Meaning, his politics are a ball of confusion. Not only does he jack the tired iconic juice of the RAF like countless Baader-fuckoff gangs before him, he marches in line like a true kraut-punk street solider. In that radical lefty tradition, any societal ill–racism, anti-Semitism, meat eating, paying tort, “fashion-sucking”–meets with equal outrage and calls to arms. Take, for instance, the entire DIR stable’s rabid hatred of…ravers? “Take a power saw and fuck all female ravers thru their fuckin’ tits!!!!” reads a liner note to Killout Trash’s “Signe Says.” So much for DHR’s usually female-friendly aggression.
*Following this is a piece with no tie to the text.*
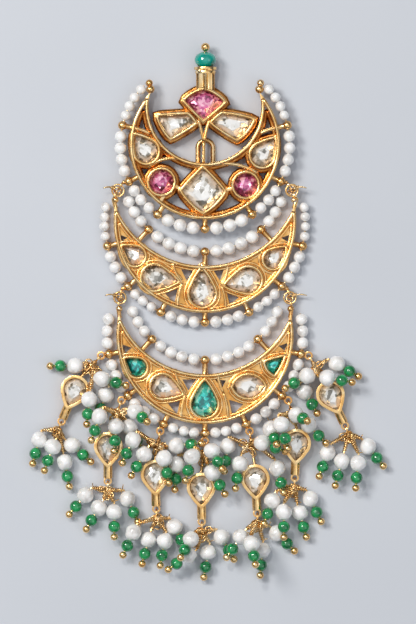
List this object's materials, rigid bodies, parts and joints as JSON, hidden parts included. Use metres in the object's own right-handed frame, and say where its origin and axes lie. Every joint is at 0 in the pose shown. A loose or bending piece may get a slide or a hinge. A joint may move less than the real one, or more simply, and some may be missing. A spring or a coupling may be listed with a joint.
{
  "type": "chandbali earring",
  "caption": "Chandbali earring: linked crescents set with stones, strung with small pearls, over drops and a fringe of pearls and green beads.",
  "frame": {"origin": "middle of the underside of the whole earring's box, on the ground that it lies on", "axes": "+X to the right across the earring, +Y towards the finial, +Z out of its face"},
  "size_m": [0.0668, 0.1002, 0.0092],
  "materials": {
    "gold": "polished yellow gold plate",
    "gold_wire": "drawn gold wire",
    "pearl": "soft pearl lustre",
    "clear_stone": "cut, backed with silver foil",
    "pink_stone": "cut, backed with foil",
    "emerald": "cut, backed with foil",
    "teal_bead": "polished",
    "green_glass": "glossy"
  },
  "bodies": {
    "root": {"drop1_setting": "gold", "drop1_stone": "clear_stone", "drop2_setting": "gold", "drop2_stone": "clear_stone", "drop3_setting": "gold", "drop3_stone": "clear_stone", "drop4_setting": "gold", "drop4_stone": "clear_stone", "drop5_setting": "gold", "drop5_stone": "clear_stone", "drop6_setting": "gold", "drop6_stone": "clear_stone", "drop7_setting": "gold", "drop7_stone": "clear_stone", "ear_wire": "gold", "finial_bead": "teal_bead", "finial_pin": "gold", "lower_fringe_beads": "green_glass", "lower_fringe_pearls": "pearl", "lower_fringe_wires": "gold", "lower_link_left": "gold", "lower_link_right": "gold", "tier1_frame": "gold", "tier1_pearl_wire": "gold_wire", "tier1_pearls": "pearl", "tier1_stone_kite": "pink_stone", "tier1_stone_leaf_left": "clear_stone", "tier1_stone_leaf_right": "clear_stone", "tier1_stone_pear_left": "clear_stone", "tier1_stone_pear_right": "clear_stone", "tier1_stone_rhomb": "clear_stone", "tier1_stone_round_left": "pink_stone", "tier1_stone_round_right": "pink_stone", "tier2_frame": "gold", "tier2_inner_pearl_wire": "gold_wire", "tier2_inner_pearls": "pearl", "tier2_pearl_wire": "gold_wire", "tier2_pearls": "pearl", "tier2_stone_centre": "clear_stone", "tier2_stone_far_left": "clear_stone", "tier2_stone_far_right": "clear_stone", "tier2_stone_left": "clear_stone", "tier2_stone_right": "clear_stone", "tier3_frame": "gold", "tier3_inner_pearl_wire": "gold_wire", "tier3_inner_pearls": "pearl", "tier3_pearl_wire": "gold_wire", "tier3_pearls": "pearl", "tier3_stone_centre": "emerald", "tier3_stone_far_left": "emerald", "tier3_stone_far_right": "emerald", "tier3_stone_left": "clear_stone", "tier3_stone_right": "clear_stone", "upper_fringe_beads": "green_glass", "upper_fringe_pearls": "pearl", "upper_fringe_wires": "gold", "upper_link_left": "gold", "upper_link_right": "gold"}
  },
  "joints": []
}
But ATR’s “Raverbashing” is more than just a flip-off to a “sold-out” scene. This multiracial crew–Crack is from Swaziland, Elias is Syrian, Empire’s socialist grandfather died in a Nazi camp–seems genuinely disheartened by the rave nation’s failed rainbow coalition promise. At heart, Empire’s a cynical idealist who just can’t give up the ghost. Why even bother yelling about anything if you don’t think it will make a difference? I just wish his rhetoric weren’t so simplistic and hyperbolic that only a 12-year-old could take it seriously.

Sigh. It’s not easy to be a revolutionary anymore: should anarcho-punks bomb MTV or “subvert” it with their videos? Can you be both a fight-the-power anticapitalist and a Capitol-ist at the same time? In any case, when Atari Teenage Riot opened for Rage and the Wu-Tang at the Meadowland last August, the trickle-down effect of glib calls to “start the riot” were clear: soon after their set, a bunch of white guys
marauded through the stadium, goosing girls, ripping out seats, and fighting security guards on their way to the mosh pit. High fives, dude–we stuck it to the Man! What did Empire think of the spectacle? My guess is that he shrugged it all off. After all, Amerika is just a wounded paper tiger bleeding Coca-Cola blood!!!!@#$%!!

Atari Teenage Riot, EC8OR, and Shizuo play Irving Plaza November 20.